Hops production up, but not as expected
REPEAT periods of heavy rainfall and wind have forced Hop Products Australia to miss their expected production increase of 21 per cent.
The 2017 harvest report instead revealed a 10 per cent rise, which sales and marketing manager Owen Johnston said was still good news.
“The really good message is we’re still growing, we’re up 10 per cent on a four per cent increase in acreage,” he said.
Mr Johnston added that the total production of 710 tonne from Eurobin’s Rostrevor farm and new sites in Buffalo River was a significant rise from 2017 when 580 tonne was picked.
Across HPA’s Victorian and Tasmanian locations 542.7 hectares of crop were harvested for a total yield of 1,312,673kgs, up from 1,188,801kgs in 2017.
“The quality has stood up really well, we are on our five year average for the active ingredients; alpha acid and oils which is excellent,” Mr Johnston said.
Almost 60 per cent HPA’s most popular Galaxy variety was grown in the Ovens Valley.
The Galaxy yield performed well but the Cascade, Enigma and Super Pride crops fell short of expectation forcing minor negotiations to their contracts.
Hop Products Australia managing director Tim Lord said given the production shortfalls of the highly contracted 2018 harvest, only a limited volume of hops would be available for on the spot market through HPA and the Barth-Haas Group.
“As we look towards crop 2019, the current global demand for HPA proprietary varieties continues, despite some indicators of slowing segments in the important USA market,” he said.
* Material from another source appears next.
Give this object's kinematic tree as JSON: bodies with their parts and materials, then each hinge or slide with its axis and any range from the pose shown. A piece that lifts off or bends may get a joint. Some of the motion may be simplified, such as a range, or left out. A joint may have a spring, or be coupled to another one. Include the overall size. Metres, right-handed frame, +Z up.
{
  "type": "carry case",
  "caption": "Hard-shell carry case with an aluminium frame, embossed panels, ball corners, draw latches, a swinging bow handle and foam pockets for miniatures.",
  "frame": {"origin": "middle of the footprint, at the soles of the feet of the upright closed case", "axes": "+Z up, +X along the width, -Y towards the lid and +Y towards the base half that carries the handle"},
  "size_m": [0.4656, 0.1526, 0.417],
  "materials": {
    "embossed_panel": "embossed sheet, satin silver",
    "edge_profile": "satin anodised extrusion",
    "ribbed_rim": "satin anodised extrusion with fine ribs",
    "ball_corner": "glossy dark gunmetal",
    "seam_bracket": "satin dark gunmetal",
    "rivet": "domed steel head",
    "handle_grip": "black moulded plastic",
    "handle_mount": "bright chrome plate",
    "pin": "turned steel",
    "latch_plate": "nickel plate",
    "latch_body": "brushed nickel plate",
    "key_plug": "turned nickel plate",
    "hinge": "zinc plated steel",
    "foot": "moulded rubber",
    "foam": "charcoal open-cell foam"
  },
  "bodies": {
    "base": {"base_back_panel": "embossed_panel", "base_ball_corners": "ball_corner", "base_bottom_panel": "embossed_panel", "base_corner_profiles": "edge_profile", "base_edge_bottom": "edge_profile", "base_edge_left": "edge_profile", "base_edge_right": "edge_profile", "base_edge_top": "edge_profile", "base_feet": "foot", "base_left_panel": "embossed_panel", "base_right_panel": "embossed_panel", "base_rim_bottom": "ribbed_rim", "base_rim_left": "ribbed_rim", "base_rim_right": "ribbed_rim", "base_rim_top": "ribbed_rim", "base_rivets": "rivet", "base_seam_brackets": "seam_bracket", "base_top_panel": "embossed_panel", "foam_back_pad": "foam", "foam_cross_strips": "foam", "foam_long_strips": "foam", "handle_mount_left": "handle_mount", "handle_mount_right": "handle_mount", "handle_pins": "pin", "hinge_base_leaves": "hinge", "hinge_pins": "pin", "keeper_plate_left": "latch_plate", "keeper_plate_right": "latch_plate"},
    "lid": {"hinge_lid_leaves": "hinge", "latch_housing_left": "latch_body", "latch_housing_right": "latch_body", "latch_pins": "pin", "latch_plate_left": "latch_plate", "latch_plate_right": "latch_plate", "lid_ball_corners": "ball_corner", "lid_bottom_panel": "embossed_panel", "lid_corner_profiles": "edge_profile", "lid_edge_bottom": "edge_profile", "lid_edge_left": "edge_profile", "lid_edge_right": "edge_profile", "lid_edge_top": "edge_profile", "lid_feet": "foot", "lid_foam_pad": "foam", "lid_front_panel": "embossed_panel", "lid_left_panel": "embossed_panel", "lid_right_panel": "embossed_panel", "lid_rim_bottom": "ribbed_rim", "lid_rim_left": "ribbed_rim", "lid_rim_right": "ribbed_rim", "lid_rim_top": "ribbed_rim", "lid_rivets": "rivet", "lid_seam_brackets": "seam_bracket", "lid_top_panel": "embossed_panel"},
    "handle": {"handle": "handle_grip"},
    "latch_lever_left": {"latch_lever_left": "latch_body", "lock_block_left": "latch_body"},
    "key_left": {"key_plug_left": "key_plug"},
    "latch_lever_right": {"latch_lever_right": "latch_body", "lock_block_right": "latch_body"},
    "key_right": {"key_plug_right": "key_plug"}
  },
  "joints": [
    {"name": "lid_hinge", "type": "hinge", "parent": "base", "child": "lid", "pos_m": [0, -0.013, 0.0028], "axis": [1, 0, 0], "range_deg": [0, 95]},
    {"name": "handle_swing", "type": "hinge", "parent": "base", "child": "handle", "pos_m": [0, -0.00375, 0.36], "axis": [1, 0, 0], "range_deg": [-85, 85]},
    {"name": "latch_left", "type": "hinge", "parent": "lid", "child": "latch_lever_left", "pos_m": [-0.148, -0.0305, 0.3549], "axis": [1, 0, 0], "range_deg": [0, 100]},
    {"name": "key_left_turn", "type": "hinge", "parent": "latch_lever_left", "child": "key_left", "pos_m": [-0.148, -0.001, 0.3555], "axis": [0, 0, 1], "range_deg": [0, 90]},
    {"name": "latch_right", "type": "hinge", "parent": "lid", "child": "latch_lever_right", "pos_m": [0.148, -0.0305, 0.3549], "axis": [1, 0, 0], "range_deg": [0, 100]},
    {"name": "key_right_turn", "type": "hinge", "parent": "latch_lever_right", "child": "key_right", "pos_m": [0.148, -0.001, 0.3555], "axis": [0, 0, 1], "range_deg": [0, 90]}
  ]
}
“Further to this we see Australian domestic consumption continuing to increase and domestic brewing customers are encouraged to proactively communicate their changing requirements.”
HPA will look to eliminate some small volume varieties and increase their production of craft brewers’ favourites.
“After years of agronomic assessment, and lots of trials brews, we are now poised to release some new flavour forward varieties that are yet to be named,” Mr Lord said.
“We have thousands of plants in pots ready to be planted in the spring and will be making announcements as these new varieties become available.”